Je me souviens que les patients venaient à notre cabinet trois fois par semaine.
Je me souviens qu’ils s’allongeaient sur notre divan, tout près de nous.
Je me souviens qu’on se serrait la main.
Je me souviens qu’on se faisait la bise, à tout bout de champ, même des gens qu’on voyait pour la première fois.
Je me souviens qu’on faisait la queue, très proches les uns contre les autres pour aller au cinéma.
Je me souviens qu’on était serrés dans le métro.
Je me souviens qu’on se bousculait pour entrer dans une salle de spectacle.
Je me souviens qu’au cinéma on était assis avec une personne à notre droite, une personne à notre gauche, une devant, une derrière.
Je me souviens qu’au restaurant on se partageait les plats, on échangeait nos assiettes.

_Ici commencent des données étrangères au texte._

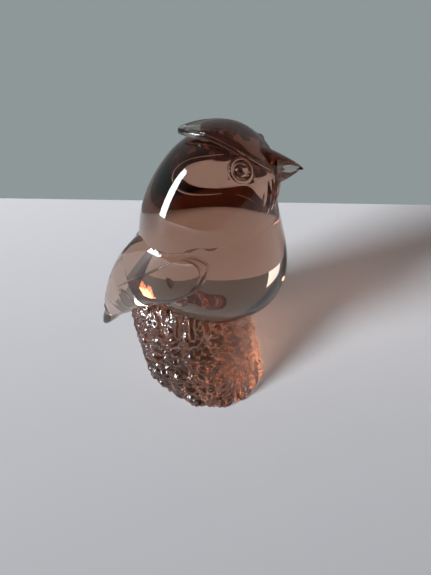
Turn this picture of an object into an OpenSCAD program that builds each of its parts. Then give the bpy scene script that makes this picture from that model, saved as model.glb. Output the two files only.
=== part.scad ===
// Solid crystal bird with a swept crest, perched on a bark stump.
// The bird faces -Y, its left side is +X, and the flat underside of the stump is at z = 0.
// In the station lists below, "ahead" is the distance from the origin towards -Y.

/* [Stump] */
// Longer way across the underside
stump_foot_len = 54; // [50:0.5:58]
// Shorter way across the underside
stump_foot_wid = 46; // [42:0.5:50]
// Turn of the longer way, from straight ahead towards the bird's right side
stump_turn = 45; // [0:5:90]
// Way across the stump just under the bird
stump_top_dia = 42.5; // [39:0.5:46]
// Height of the stump
stump_h = 37; // [34:0.5:40]
// How far the top leans back towards the tail
stump_lean = 7; // [5:0.5:9]
// How far the stump swells out under the tail, halfway up
stump_swell = 1.8; // [0:0.1:3]
// Depth of the bark furrows
bark_depth = 0.8; // [0.2:0.1:1.4]
// Number of bark ridges around the stump
bark_ridges = 15; // [9:1:21]

/* [Body] */
// How far ahead of the stump's middle the bird sits
perch_ahead = 1.7; // [0:0.1:3]
// How deep the belly is sunk into the stump
belly_seat = 6; // [5:0.5:7]
// Height of the body, from belly to crown
body_h = 64.5; // [62:0.5:67]
// Half width of the body at its widest
body_half_wid = 25; // [22:0.5:28]

/* [Crest] */
// Length of the crest, from the forehead to the swept tip
crest_len = 29.5; // [26:0.5:33]
// Half width of the crest
crest_half_wid = 9.8; // [8.5:0.1:11]
// Height of the rim band around the crest
rim_h = 1.8; // [1.2:0.1:2.6]
// Height of the crest's dome over the rim
crest_dome = 2.2; // [1.6:0.1:3.2]
// How far the rim reaches past the dome
rim_ledge = 0.7; // [0.3:0.1:1.2]

/* [Bill] */
// How far the bill stands out of the face
bill_len = 7.8; // [5.5:0.1:10]
// Height of the bill at its root
bill_h = 11; // [8:0.5:13]
// Half width of the bill at its root
bill_half_wid = 4.6; // [3.5:0.1:6]

/* [Eyes] */
// Radius of the eye bead
eye_r = 2; // [1.6:0.1:2.3]
// Radius of the ring around the eye, to the middle of its band
eye_ring_r = 2.9; // [2.7:0.1:3.6]
// Radius of the ring's band
eye_band_r = 0.7; // [0.4:0.1:1]

/* [Bib] */
// How far the bib's ridges stand out of the throat
bib_ridge = 0.9; // [0.5:0.1:1.4]
// Number of ridges across the bib
bib_ridges = 9; // [5:2:13]

/* [Wings] */
// Height of the wing at its widest
wing_h = 23; // [20:0.5:25]
// How far the next layer of feathers shows behind the wing
feather_step = 2.6; // [2:0.1:3.2]

/* [Tail] */
// Width of the tail at its root
tail_wid = 16.2; // [14:0.1:19]

/* [Feet] */
// Radius of a toe at its root
toe_r = 1.9; // [1.4:0.1:2.4]
// Distance between neighbouring toes
toe_pitch = 4.7; // [4:0.1:5.4]
// How far the toes hang down over the stump
toe_drop = 8; // [5:0.5:11]

/* [Hidden] */

glass = [0.72, 0.58, 0.52];
clear = [0.85, 0.82, 0.80];

belly_z = stump_h - belly_seat;
crown_z = belly_z + body_h;

// ---- curves and skins ----

// Smooth curve through v[1] at t = 0 and v[2] at t = 1, guided by the values on either side
function spline4(v, t) = v[1] + 0.5 * t * (v[2] - v[0]
    + t * (2 * v[0] - 5 * v[1] + 4 * v[2] - v[3] + t * (3 * (v[1] - v[2]) + v[3] - v[0])));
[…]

Je me souviens que personne ne portait un masque.
Je me souviens qu’on prenait un avion pour un oui ou un non.
Je me souviens qu’on partait tout le temps en week-end dans les capitales européennes.
Je me souviens qu’on faisait souvent de grands voyages, que le monde entier nous paraissait accessible.
Je me souviens des colloques internationaux qui réunissaient des centaines de personnes venues en avion du monde entier, parfois pour faire une intervention de vingt minutes.
Je me souviens qu’on faisait de grandes fêtes de cinquante personnes, dans de petits appartements.
Je me souviens qu’on ne savait pas ce qu’était la « distanciation sociale ».
Je me souviens qu’on n’utilisait pas les mots « présentiel » et « distanciel ».
Je me souviens qu’on entrait à plusieurs dans l’ascenseur.
Je me souviens que nous allions à des enterrements de proches ou de collègues, qu’on était très nombreux et qu’après on allait boire un verre.
Je me souviens qu’on ne regardait pas avec méfiance les gens qu’on croisait sur le trottoir et qu’on ne faisait pas trois pas de travers pour les éviter.
Je me souviens qu’on pouvait mettre des bijoux et des rouges à lèvres.
Je me souviens qu’on ne devait pas faire sans arrêt attention à tout.
Je me souviens qu’on ne se méfiait pas des boutons de l’ascenseur et des poignées de porte.
Je me souviens qu’on n’était pas obligés d’enlever ses chaussures en rentrant.
Je me souviens que nos mains n’étaient pas des ennemis redoutables.